• **Set problem**: Every line below that mentions the word "three" should be copied out.

* * *

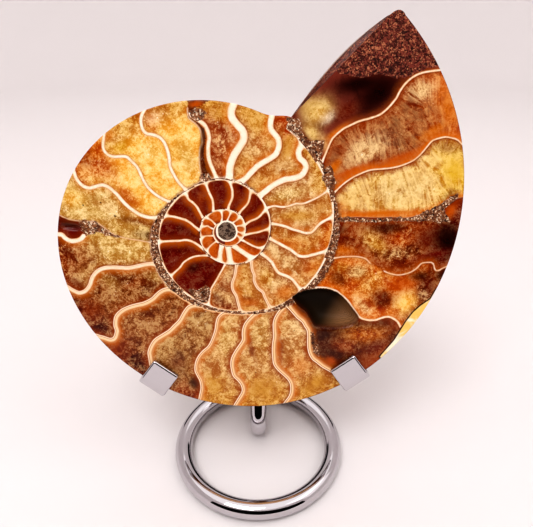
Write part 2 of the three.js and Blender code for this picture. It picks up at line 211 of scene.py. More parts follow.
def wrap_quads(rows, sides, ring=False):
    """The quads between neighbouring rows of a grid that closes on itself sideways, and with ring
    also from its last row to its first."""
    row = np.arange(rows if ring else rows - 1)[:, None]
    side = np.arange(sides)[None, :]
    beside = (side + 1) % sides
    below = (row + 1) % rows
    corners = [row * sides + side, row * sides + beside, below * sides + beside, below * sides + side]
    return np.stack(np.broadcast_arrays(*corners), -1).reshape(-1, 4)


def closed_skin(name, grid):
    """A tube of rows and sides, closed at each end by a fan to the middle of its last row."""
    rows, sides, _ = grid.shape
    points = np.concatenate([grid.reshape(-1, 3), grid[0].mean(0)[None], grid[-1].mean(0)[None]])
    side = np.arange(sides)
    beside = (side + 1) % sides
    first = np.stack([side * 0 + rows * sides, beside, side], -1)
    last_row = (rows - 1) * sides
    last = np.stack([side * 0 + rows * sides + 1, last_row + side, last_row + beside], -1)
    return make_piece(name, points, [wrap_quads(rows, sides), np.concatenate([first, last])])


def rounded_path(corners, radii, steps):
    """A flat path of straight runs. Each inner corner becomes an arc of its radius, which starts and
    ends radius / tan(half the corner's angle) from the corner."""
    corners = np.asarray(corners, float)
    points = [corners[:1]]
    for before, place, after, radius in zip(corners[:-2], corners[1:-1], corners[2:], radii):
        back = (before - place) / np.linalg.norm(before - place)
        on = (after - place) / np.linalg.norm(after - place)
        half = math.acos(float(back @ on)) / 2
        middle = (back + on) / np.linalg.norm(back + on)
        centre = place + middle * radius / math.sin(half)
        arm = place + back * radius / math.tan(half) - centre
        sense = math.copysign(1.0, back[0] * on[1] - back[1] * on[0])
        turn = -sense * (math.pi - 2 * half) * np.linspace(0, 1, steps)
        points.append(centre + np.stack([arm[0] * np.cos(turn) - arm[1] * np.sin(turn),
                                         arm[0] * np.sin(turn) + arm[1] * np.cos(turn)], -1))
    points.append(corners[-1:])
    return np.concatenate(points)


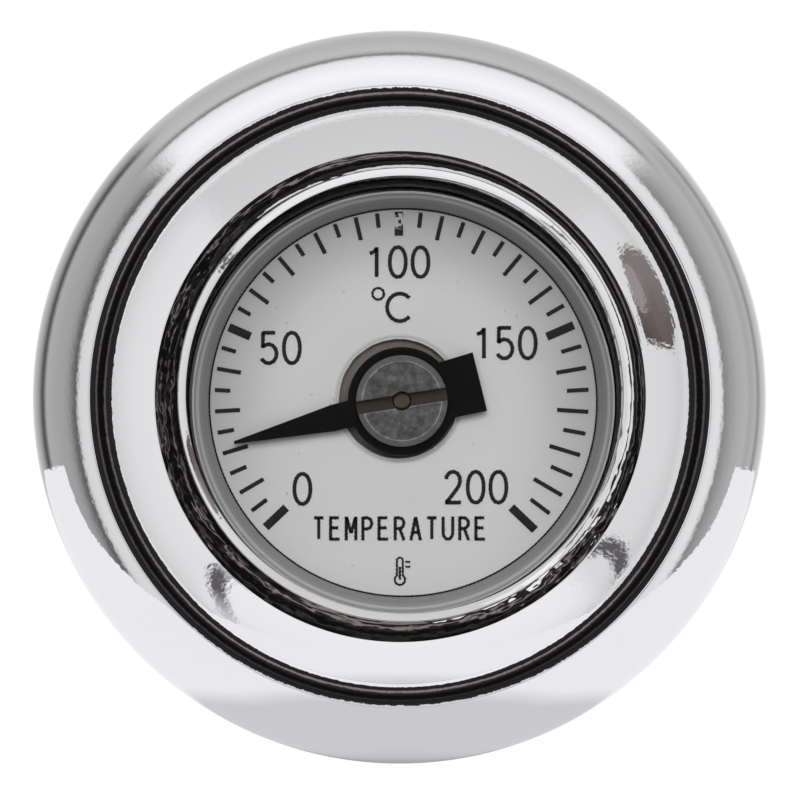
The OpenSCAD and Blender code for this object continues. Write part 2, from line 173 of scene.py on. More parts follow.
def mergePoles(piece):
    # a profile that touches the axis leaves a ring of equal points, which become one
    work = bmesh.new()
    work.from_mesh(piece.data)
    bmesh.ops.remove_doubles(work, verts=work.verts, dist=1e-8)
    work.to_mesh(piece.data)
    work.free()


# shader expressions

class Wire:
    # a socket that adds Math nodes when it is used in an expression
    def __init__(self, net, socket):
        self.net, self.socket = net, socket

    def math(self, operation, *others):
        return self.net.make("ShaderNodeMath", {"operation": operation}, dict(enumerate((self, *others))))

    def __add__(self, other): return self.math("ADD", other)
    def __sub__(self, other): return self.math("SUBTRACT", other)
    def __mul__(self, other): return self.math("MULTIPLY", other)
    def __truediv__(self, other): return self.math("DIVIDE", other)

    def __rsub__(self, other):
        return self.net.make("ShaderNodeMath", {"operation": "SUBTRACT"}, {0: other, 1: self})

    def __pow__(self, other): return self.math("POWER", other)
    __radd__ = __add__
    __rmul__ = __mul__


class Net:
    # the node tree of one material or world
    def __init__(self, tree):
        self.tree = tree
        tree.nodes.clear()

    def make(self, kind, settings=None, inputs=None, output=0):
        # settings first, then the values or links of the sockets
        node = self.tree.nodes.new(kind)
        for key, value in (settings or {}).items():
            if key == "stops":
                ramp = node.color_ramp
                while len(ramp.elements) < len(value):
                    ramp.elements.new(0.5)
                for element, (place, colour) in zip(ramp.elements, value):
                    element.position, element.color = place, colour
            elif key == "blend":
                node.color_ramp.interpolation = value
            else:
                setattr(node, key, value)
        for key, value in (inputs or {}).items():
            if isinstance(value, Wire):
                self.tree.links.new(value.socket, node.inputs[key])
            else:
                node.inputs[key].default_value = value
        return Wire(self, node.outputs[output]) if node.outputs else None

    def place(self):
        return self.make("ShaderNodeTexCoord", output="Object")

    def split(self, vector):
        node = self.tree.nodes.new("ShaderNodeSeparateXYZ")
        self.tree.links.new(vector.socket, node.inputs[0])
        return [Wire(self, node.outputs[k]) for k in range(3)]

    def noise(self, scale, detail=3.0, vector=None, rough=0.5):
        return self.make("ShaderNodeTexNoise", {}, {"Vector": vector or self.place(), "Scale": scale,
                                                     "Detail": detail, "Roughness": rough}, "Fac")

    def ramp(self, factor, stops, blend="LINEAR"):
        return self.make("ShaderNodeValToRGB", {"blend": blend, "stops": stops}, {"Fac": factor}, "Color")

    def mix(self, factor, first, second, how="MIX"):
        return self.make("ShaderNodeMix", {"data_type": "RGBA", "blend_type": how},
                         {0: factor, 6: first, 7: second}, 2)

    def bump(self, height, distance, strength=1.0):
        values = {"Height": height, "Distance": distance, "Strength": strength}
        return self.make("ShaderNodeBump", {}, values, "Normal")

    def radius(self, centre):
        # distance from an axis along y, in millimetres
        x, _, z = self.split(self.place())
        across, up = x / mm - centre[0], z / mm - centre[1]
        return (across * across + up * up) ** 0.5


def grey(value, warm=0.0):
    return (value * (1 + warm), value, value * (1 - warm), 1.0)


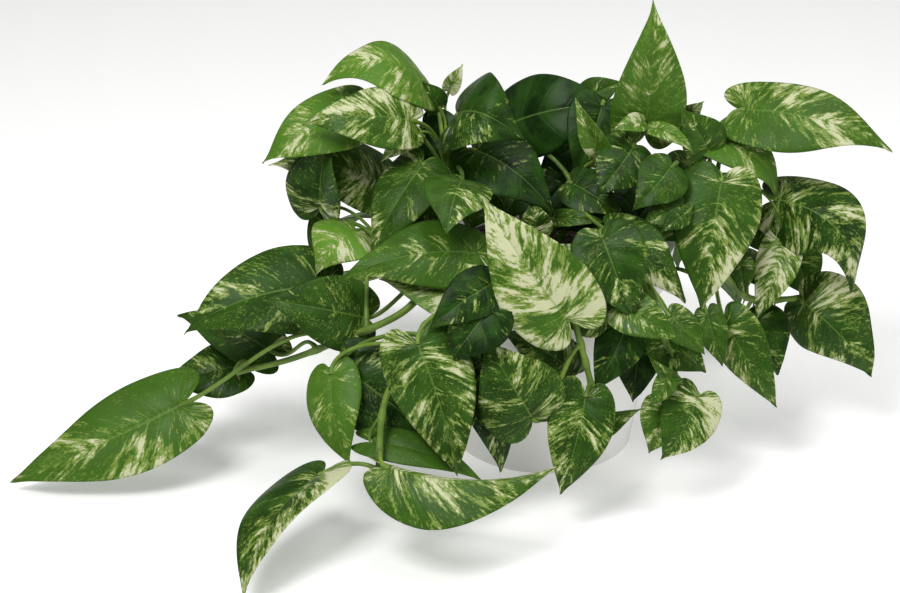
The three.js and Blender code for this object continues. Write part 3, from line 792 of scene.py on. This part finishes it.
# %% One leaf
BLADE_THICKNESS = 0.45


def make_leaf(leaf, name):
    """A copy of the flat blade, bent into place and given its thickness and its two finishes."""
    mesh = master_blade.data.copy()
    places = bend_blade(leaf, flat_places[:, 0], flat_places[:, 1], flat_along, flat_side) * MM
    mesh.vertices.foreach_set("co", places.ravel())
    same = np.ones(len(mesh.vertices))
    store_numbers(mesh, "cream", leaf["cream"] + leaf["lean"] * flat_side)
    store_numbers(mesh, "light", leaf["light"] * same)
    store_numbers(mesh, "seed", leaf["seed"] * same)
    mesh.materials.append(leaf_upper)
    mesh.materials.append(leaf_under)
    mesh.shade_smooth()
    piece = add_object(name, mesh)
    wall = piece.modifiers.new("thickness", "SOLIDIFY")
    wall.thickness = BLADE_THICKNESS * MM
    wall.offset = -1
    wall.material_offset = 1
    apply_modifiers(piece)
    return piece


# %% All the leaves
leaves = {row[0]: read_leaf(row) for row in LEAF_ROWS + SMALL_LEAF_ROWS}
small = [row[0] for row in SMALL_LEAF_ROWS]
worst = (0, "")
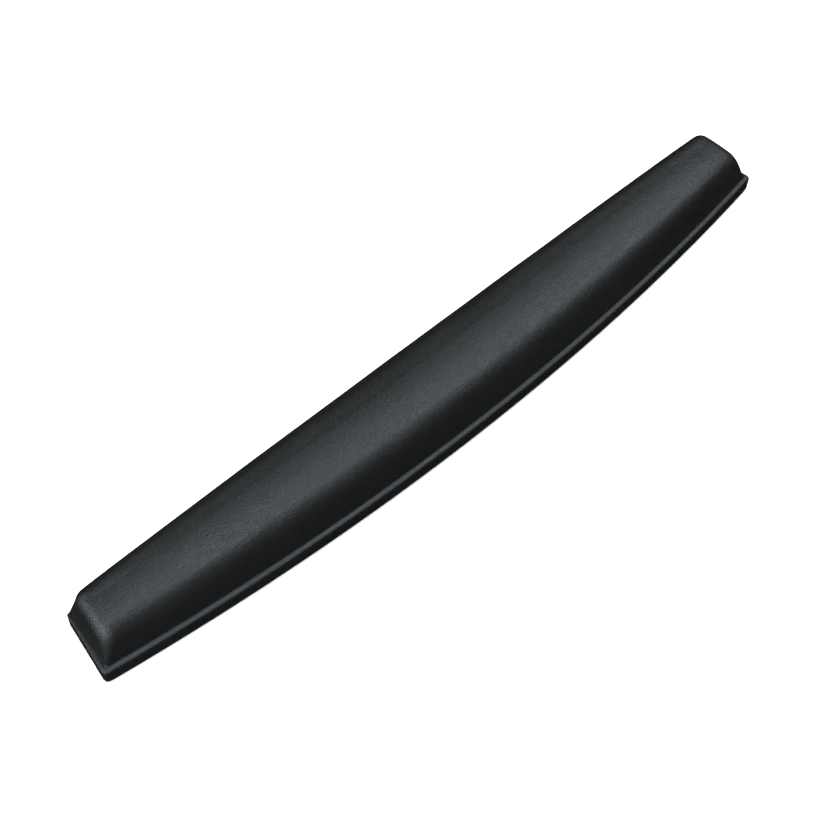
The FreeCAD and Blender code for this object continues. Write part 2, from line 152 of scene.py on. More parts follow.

* * *

• **Answer to this problem**:
Write part 2 of the three.js and Blender code for this picture. It picks up at line 211 of scene.py. More parts follow.
The three.js and Blender code for this object continues. Write part 3, from line 792 of scene.py on. This part finishes it.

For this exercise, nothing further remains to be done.